Does anyone know if the USB C port on the R5 supports full USB 3.1 gen 1 (5gb/s) or gen 2 (10gb/s)? I planned ahead and bought my RF lenses, EF-RF adapter, and CF Express card a while ago, but didn't get a CF Express reader and the only ones I can find have terrible reviews. It looks like I'm either going to have to buy the Sandisk CF Reader that my local shop has in stock, but reviews say you have to manually hold the card in place to get it to work, or I'm gonna have to read files from the camera over USB.


----------



## HenryL (Aug 9, 2020)

I haven't tested actual transfer speeds, but in the manual it's "SuperSpeed Plus USB (USB 3.1 Gen 2) equivalent". That last word in there seems odd...as if it's not actually USB 3.1 Gen 2, but close enough???


----------



## VegasCameraGuy (Aug 9, 2020)

I just downloaded155 (8Gb) RAW files using a USB-C to USB-A data cable and the file transfer speed seemed decent.
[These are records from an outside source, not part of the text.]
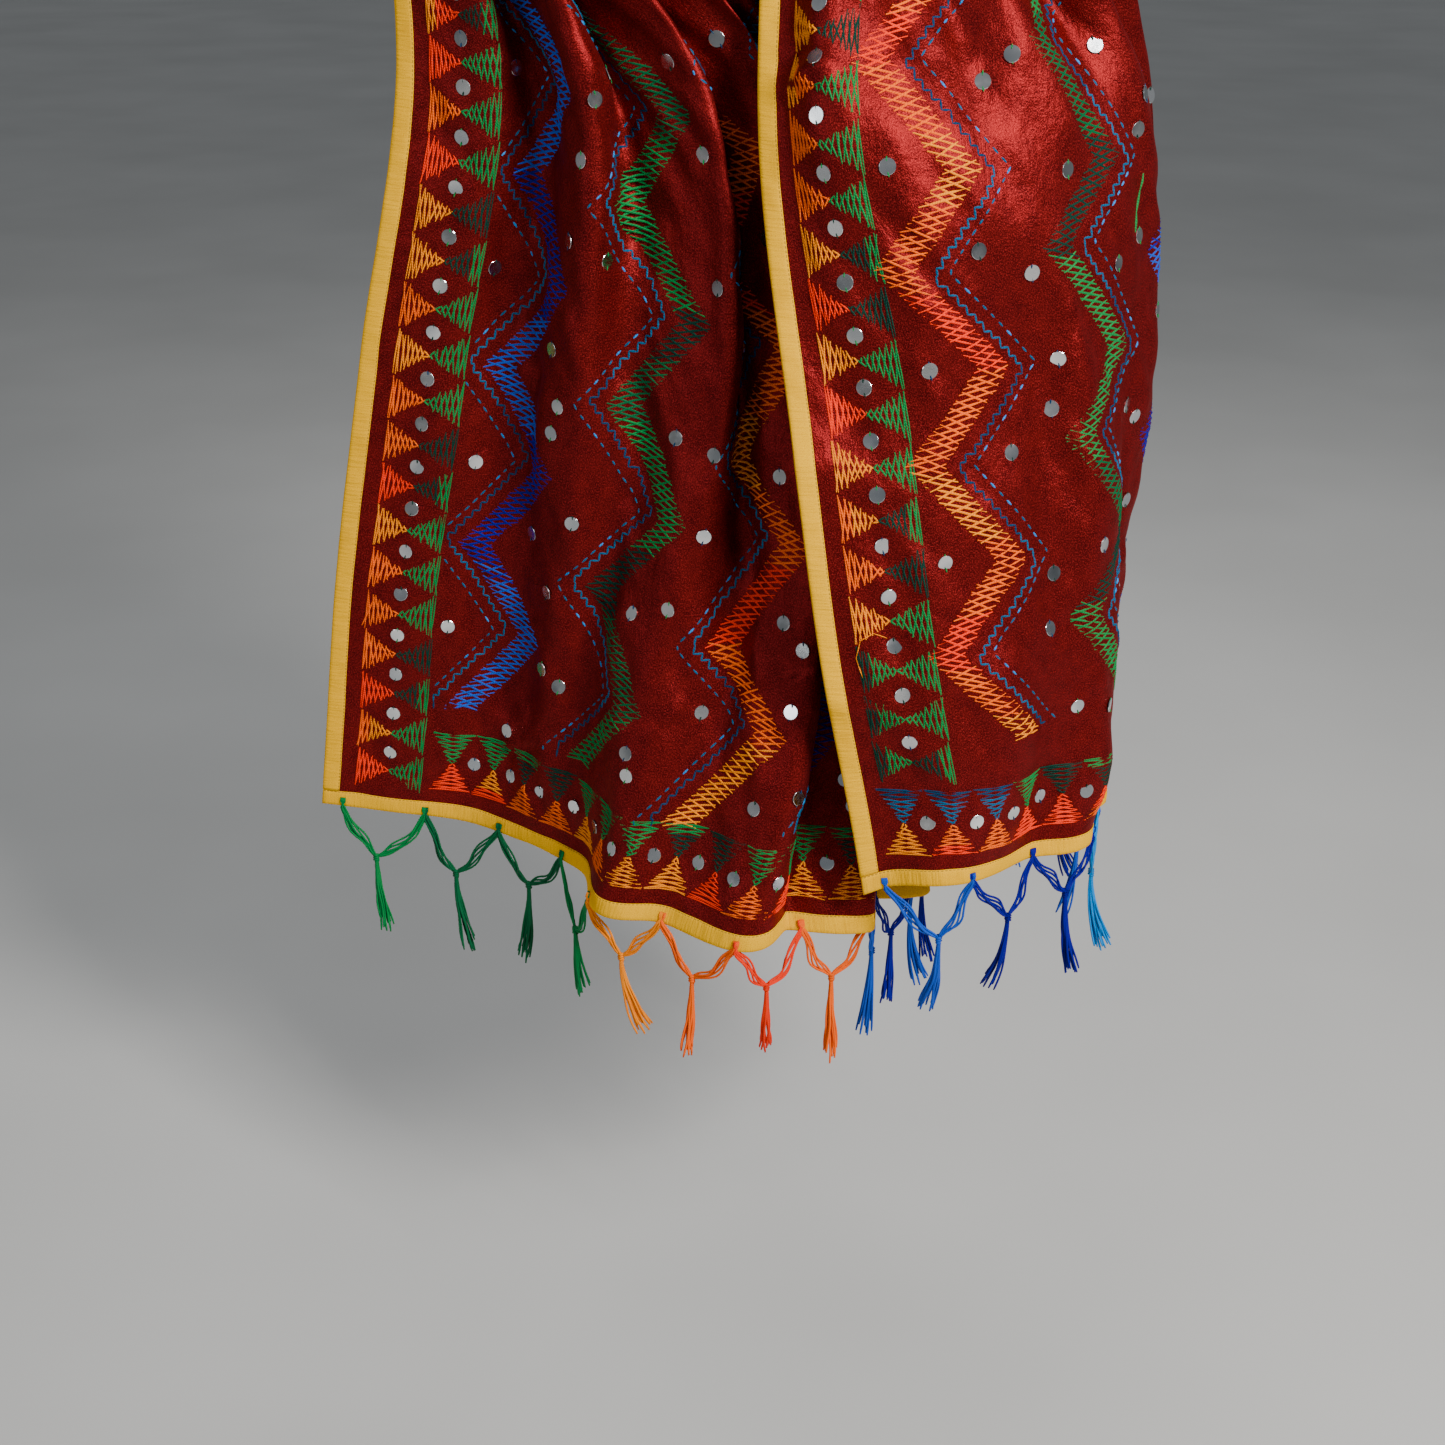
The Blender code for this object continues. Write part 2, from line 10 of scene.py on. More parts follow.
import bpy
import numpy as np
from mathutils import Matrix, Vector


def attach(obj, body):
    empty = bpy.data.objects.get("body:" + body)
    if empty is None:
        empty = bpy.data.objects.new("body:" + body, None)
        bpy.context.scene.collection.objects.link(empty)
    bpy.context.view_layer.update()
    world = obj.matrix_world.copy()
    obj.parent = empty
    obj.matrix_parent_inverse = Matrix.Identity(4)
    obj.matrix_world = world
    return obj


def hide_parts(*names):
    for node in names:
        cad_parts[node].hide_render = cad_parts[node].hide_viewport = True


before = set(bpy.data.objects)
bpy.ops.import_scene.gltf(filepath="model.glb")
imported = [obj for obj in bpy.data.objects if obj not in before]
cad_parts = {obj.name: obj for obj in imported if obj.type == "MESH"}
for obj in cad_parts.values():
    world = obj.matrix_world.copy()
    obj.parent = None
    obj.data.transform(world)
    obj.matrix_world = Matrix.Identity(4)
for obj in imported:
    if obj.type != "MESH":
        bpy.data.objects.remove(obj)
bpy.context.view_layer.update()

# Cut and make of the cloth
CLOTH_WIDTH = 0.92
LEFT_STRETCH = 1.00
RIGHT_STRETCH = 0.70
BINDING_WIDTH = 0.0145
FINE_LINES = 185
FINE_ROWS = 150

# Directions in which the cloth's length runs, from the left hem to the right hem
UP = (0.0, 0.0, 1.0)
OVER_LEFT_SHOULDER = (0.0, 1.0, 0.35)
DOWN_LEFT_BACK = (0.75, 0.65, -0.2)
ACROSS_BACK = (1.0, 0.0, 0.0)
UP_RIGHT_BACK = (0.75, -0.65, 0.2)
OVER_RIGHT_SHOULDER = (0.0, -1.0, -0.35)
DOWN = (0.0, 0.0, -1.0)

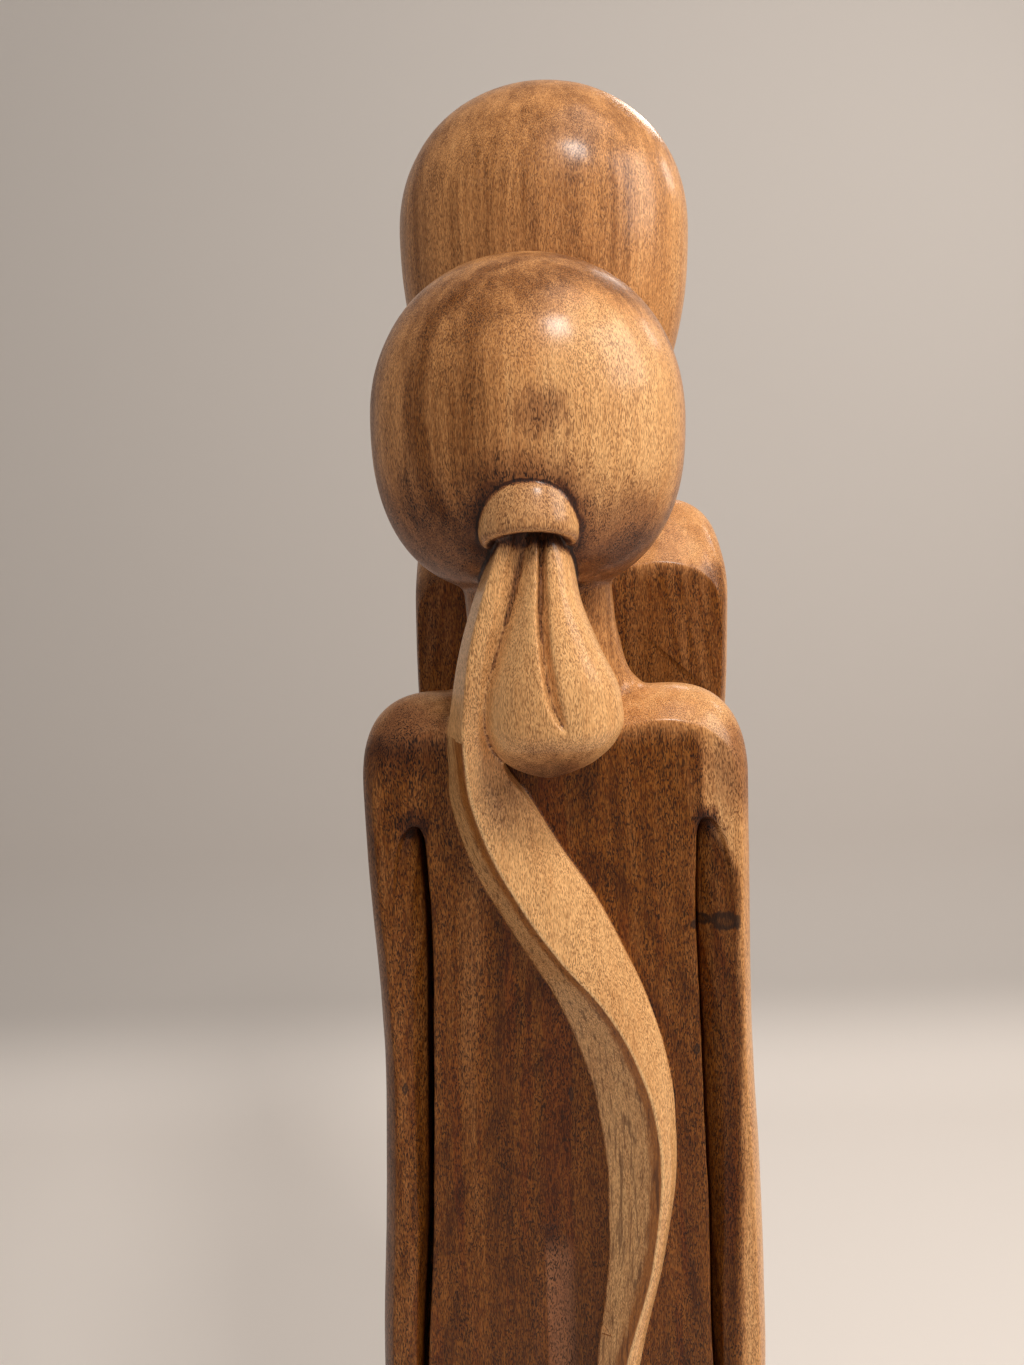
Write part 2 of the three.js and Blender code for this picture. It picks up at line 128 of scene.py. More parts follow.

I connected the R5 directly to my computer. Windows 10 Pro recognized it and created a drive for the camera. I just did a copy and paste to move the files.

I didn't time it but it seemed to be reasonably fast. In order to connect the camera/card reader to my Windows computer, I had to purchase a USB-C to USB-A 2.0 cable as the one with the reader and the R5 came with USB-C to USB-C which doesn't work with a lot of PC's. If you shoot RAW keep in mind that your file size will be 34 - 70 Mb each and probably averages about 50 Mb/image. Remember to plug into the blue USB port to get the 2.0 speed.

Lightroom doesn't support the CR3 file format and I used the Adobe DNG converter (free) to get the files into a format that Lightroom recognizes. I can't believe that Lightroom doesn't recognize the CR3 format. Prototypes of the camera have been out for months and you'd think Adobe could get one? What am I paying $10/month for?

I bought the Wise Advanced CFexpress USB 3.1 Gen 2 Type-C from B&H and so far it's working okay. I haven't had a chance to use it much but so far so good.


----------



## Mt Spokane Photography (Aug 9, 2020)

I have been looking at reviews as well. Many complained of heat. It turns out the CF express cards get very hot, so it might not be the reader. I'll probably go with the Delkin due to its two cables supplied (USB C and USB C to A). I'm holding off on a CFexpress card and reader until I get my camera and check it out with my existing SD cards that I use in my R. I have 30 days to return the camera, I don't want to be saddled with extras that I might never use if I have to return it. My computer does not have USB C, and it probably never will.

I want to check out the wi-fi transfer speeds too. For just a few photos, I'd likely use that.

I am also wondering about the WFT Grip and using it rather than a card reader. At $1000 rather than $350 for the battery grip, its a big penalty, I probably would not use most of the features, but if the wi-fi of the R5 is not fast enough, its a option at closer to GB speeds. I wonder if it helps to heat sink the camera


----------



## VegasCameraGuy (Aug 9, 2020)

" I am also wondering about the WFT Grip and using it rather than a card reader. At $1000 rather than $350 for the battery grip, its a big penalty, I probably would not use most of the features, but if the wi-fi of the R5 is not fast enough, its a option at closer to GB speeds. I wonder if it helps to heat sink the camera "

I'd guess that the grip wouldn't be that useful unless you have an ethernet cable to plug it into. Also if you're shooting RAW keep in mind that your image files will be somewhere around 50 Mb each and transferring that over WiFi will be slow.


----------



## Mt Spokane Photography (Aug 10, 2020)

VegasCameraGuy said:


> " I am also wondering about the WFT Grip and using it rather than a card reader. At $1000 rather than $350 for the battery grip, its a big penalty, I probably would not use most of the features, but if the wi-fi of the R5 is not fast enough, its a option at closer to GB speeds. I wonder if it helps to heat sink the camera "
> 
> I'd guess that the grip wouldn't be that useful unless you have an ethernet cable to plug it into. Also if you're shooting RAW keep in mind that your image files will be somewhere around 50 Mb each and transferring that over WiFi will be slow.


Its not slow when using gigabit wi-fi speeds, slightly slower than ethernet, WFT has gigabyte speed, close to ethernet speed. I copied six 31 MB CR3 files over ethernet to my NAS, it took maybe 2 or 3 seconds. A more accurate measure would be copying 1 or 2 hundred, but I could live with the speed for photos. For 8K video, it would be a problem. If the WFT transferred them via FTP to my NAS as I took the photos, I'd probably never even notice the download speed.


----------